I have a simple problem that has consumed the better part of a day for me. In short, I am trying to remove leading zeroes from a string using awk . Before everyone flags this as a duplicate, however, the question is NOT about how to remove leading zeroes (that is simply the end I am trying to achieve). Additoinally, this is specifically about variables as they are read; I am well aware of format strings for output operations.

The Problem

My problem is thus: whenever I try to typecast a given variable to an integer, awk is reading the leading zeroes and treating the input number as an octal string. I have some simple examples to demonstrate the behavior below:

$ echo "0012" | awk '{$1=$1+0}1'
10
$ echo "0012" | awk '{$1=+$1}1'
10
$ echo "0011" | awk '{print ($1 + 0)}'
9
$ echo "0000" | awk '{$1=$1+0}1'
0

Now, I have seen a number of solutions offering a variety of sed commands to 'pre-process' and remove the leading zeroes. Unfortunately, a completely valid input for me is 0000 , which string-based solutions collapse to an empty string.

The Question

In short, how to I force awk to treat a variable it reads as decimal, regardless of leading zeroes?

References

How to delete all characters but the last

strip leading zeros in awk program

Removing Leading Zeros within awk file

Update

Things I forgot to mention in the original post: I am trying to coalesce 0000 into a single 0 . Additionally, my ideal solution is awk -only due to the slim nature of my environment (is halfway between embedded Linux and a desktop OS). The awk in question is provided by BusyBox 1.18.1 but everything else should be extremely close to a modern desktop version of Linux.

Answer 1

With what busybox calls awk , it seems to be possible to do the following:

$ printf '%s\n' 0000 0011 0012 |
  busybox awk '{print ($1".")+0}'
0
11
12

Posix requires that awk use the equivalent of strtod to convert data values to numbers, and all the awk implementations I could find do just that, except for busybox awk . ( Busybox does not claim to be Posix compatible, of course, but it is sometimes aggressively incompatible, as in this case.) So {print $1 + 0} should work just fine, but it doesn't in the case of busybox awk , which will allow hexadecimal or octal integers in input data.

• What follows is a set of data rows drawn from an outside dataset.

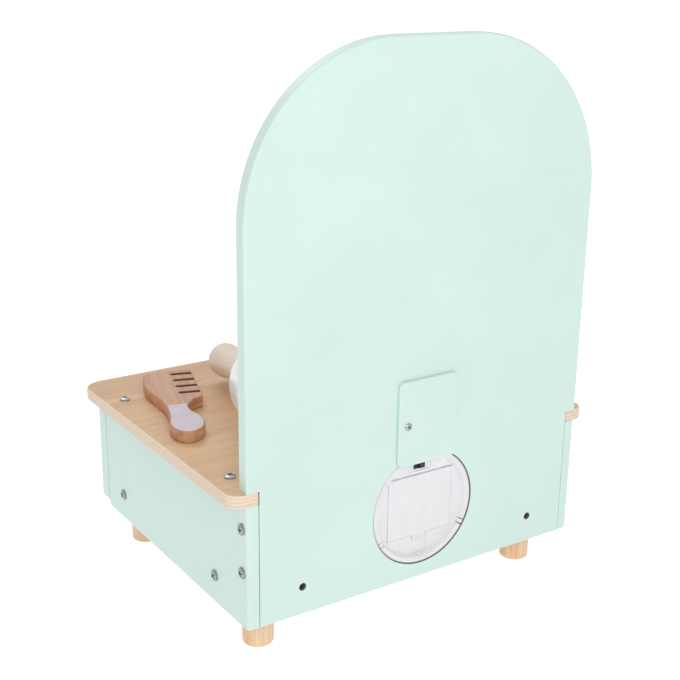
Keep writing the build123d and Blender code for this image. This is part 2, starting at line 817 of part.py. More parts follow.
def write_parts(parts):
    os.makedirs("parts", exist_ok=True)
    for name, shape in parts.items():
        solids = shape if isinstance(shape, list) else [shape]
        group = solids[0] if len(solids) == 1 else Compound(children=solids)
        group.label = name
        export_step(group, "parts/" + name + ".step")


write_parts(make_parts())
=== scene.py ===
from math import asin, atan, cos, degrees, hypot, pi, radians, sin, sqrt, tan

import bmesh
import bpy
from mathutils import Euler, Matrix, Vector


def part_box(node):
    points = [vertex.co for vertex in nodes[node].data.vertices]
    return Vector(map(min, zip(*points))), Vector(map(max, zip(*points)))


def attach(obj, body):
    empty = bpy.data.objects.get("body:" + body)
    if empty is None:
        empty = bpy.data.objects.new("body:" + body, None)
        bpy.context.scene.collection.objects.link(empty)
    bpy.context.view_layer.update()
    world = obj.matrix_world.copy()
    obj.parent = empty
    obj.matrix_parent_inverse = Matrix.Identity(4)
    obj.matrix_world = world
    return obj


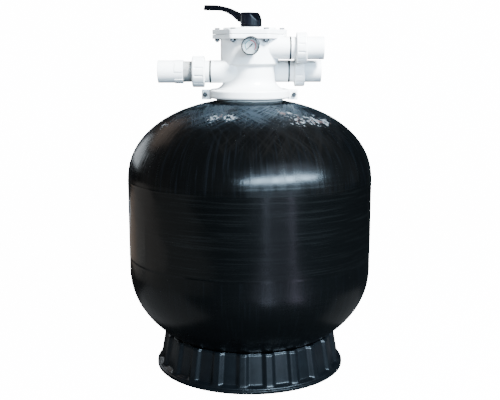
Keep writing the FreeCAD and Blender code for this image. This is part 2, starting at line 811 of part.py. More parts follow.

Appending a . to the number forces an integer to be treated as a floating point number, and has no effect on real floating point numbers, since strtod just stops when it encounters a character which can't be decoded as part of a number. Of course, it will also have no effect if the field is not entirely numeric, so if you expect fields like 0017a which you want to convert to 17a (or even 17 ), this solution is not for you.

As a side note, the precedence of string concatenation in awk is lower than the precedence of addition (and higher than comparison operators), so the parentheses are actually necessary; awk would parse print $1""+0 as print $1(""+0) , which would append a 0 to the string value of $1 . The GNU awk manual suggests that you should always parenthesize concatenation except in trivial expressions, and that strikes me as good advice.

Also, as I was trying to reverse engineer busybox awk 's numeric conversion algorithm, I discovered that it treats 012e3 as the integer 10, rather than 12000. Both 12e3 and 012.e3 are converted to 12000, though. busybox is nothing if not idiosyncratic.

Answer 2

$ awk '{printf "%o\n", $1 + 0}' <<< 0012
12

Answer 3

builing upon answers from above, one can simplify

($1".")+0

… by pruning away the "0" ...

+($1 ".")

 gawk -n '( $++NF = +($._ ".") )^_'

0021 21
0020 20
0019 19
0018 18

0012 12
0011 11
0010 10
0000 0

012 12
011 11
010 10
000 0